Attached here is a complete transcript. Note the frequent slips were she says things like "My stuff" and backtracks to say "the kid's stuff". It was never about us, or what was ours, it was about Jean, and what she believed was hers. She kidnapped a man's children, took them three thousand miles away, and made him choose between being extorted for money while not able to see his kids, or giving her everything he had in order for her to come back (a situation that was financially impossible, but she literally did not care if he slept on someones couch, as long as she had the house), or leave everything - his career, his friends, everything, to go back to the East Coast and start over from scratch.
My brother and sister, being younger, were more susceptible to the brainwashing she was applying. Today, there is a recognized term for this, "Parental Alienation Syndrome". Being a victim, it is in my opinion one of the most vicious methods of harming another parent AND the children that any human being could ever engage in.

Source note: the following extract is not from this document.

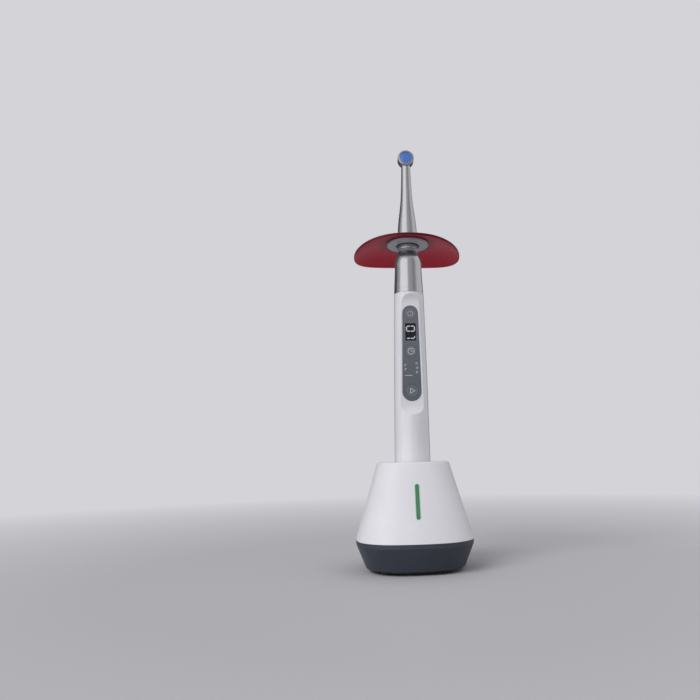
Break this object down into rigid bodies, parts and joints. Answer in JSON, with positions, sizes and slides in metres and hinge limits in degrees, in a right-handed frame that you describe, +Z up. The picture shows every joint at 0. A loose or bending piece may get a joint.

In the meantime, while my father was trying to find us so that he could have us returned to California were he had legal custody, my mother chose another route. Someone must have suggested to her than an annulment of their marriage would in effect negate any divorce decree, settlement, and custody order in California, since if the marriage was null and void, the divorce would have no effect.
She filed for annulment, claiming that after fifteen years she had just "discovered" that my father was <SURPRISE> still married in Arizona when they were first married and that she had <SURPRISE AGAIN> "no idea", and that he committed fraud, and hence the marriage should be annulled.
My father's council was apparently not very competent, but even so, the fact was that he was technically still married at the time they married and that seemed to support her contention of fraud. But that alone would not have been enough had he found that greeting card, previously mentioned, because if he had it in her own handwriting she clearly could not claim she was tricked or misled in any way. It would at least have given him an honest chance against a dishonest opponent. However, knowing my mother as well as I do, that would not have been the end of it. The next step would have been to declare it was a forgery, and try to sell it with every ounce of guile and femininity as she could muster, under oath, perjury or not.
That battle was lost, and the marriage was annulled. As yet another sign of my mother's character, she asked the court to grant her half of the marital assets. Not the assets she already had received half of, but half of what my father had left. That, and of course, alimony and child support.
The court did give her alimony in the amount of 1$ (one dollar) a year. The one dollar alimony was a legal slap in the face from the Judge's bench, and I think the message was clear. Child support was granted, to be paid directly to the Massachusetts Welfare Department. And the judge clearly saw through the trickery of the additional request for more of the marital assets, and denied it.